Frequently asked questions
Frequently asked questions
When is the best time to buy a used car to get the best value?
It depends on the category. For mainstream hatchbacks and compact SUVs, 4–6 years old with 40,000–70,000 miles represents the best balance of absorbed depreciation and remaining reliable life. For large diesel estates, 3–5 years is optimal because the depreciation floor arrives faster. For hybrids, the curve is flatter and buying later (5–8 years) is less penalising than for petrols.
Do electric cars depreciate faster than petrol cars?

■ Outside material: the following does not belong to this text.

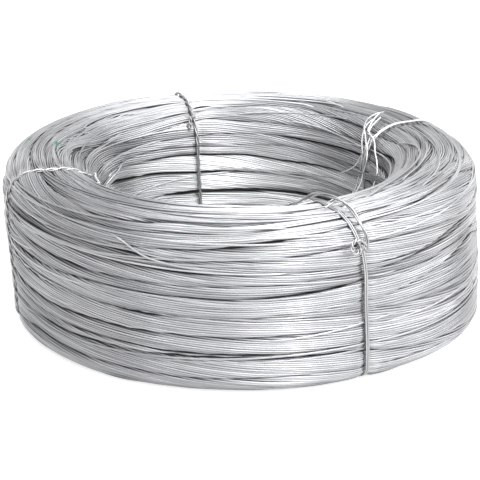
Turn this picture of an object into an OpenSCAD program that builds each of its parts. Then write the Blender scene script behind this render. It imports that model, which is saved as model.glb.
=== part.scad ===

Used electric cars have depreciated rapidly in 2023–2026 due to falling new EV prices. However, the remaining depreciation curve after year 4–5 is strongly influenced by battery condition (state of health). A used EV with 85%+ battery SoH at year 5 holds value better than one at 70% SoH.
Is it better to buy a higher-mileage newer car or a lower-mileage older car?
For most categories, age matters more than mileage for depreciation purposes — but mileage matters more for reliability risk. The optimal position is moderate mileage (50,000–70,000 miles) on a car of the right age (4–6 years for most hatchbacks). Very high mileage on a newer car often signals ex-fleet use; very low mileage on an older car can suggest short-journey use that may have affected the DPF or battery.
How accurate are depreciation forecasts?
Depreciation forecasts are reliable for mainstream models with large UK fleets (Golf, Focus, Qashqai) and less reliable for low-volume models, performance cars, and EVs. WheelsAI's live valuation uses current UK market data rather than forecast models, which makes it more useful for the specific car you're considering than a general depreciation curve.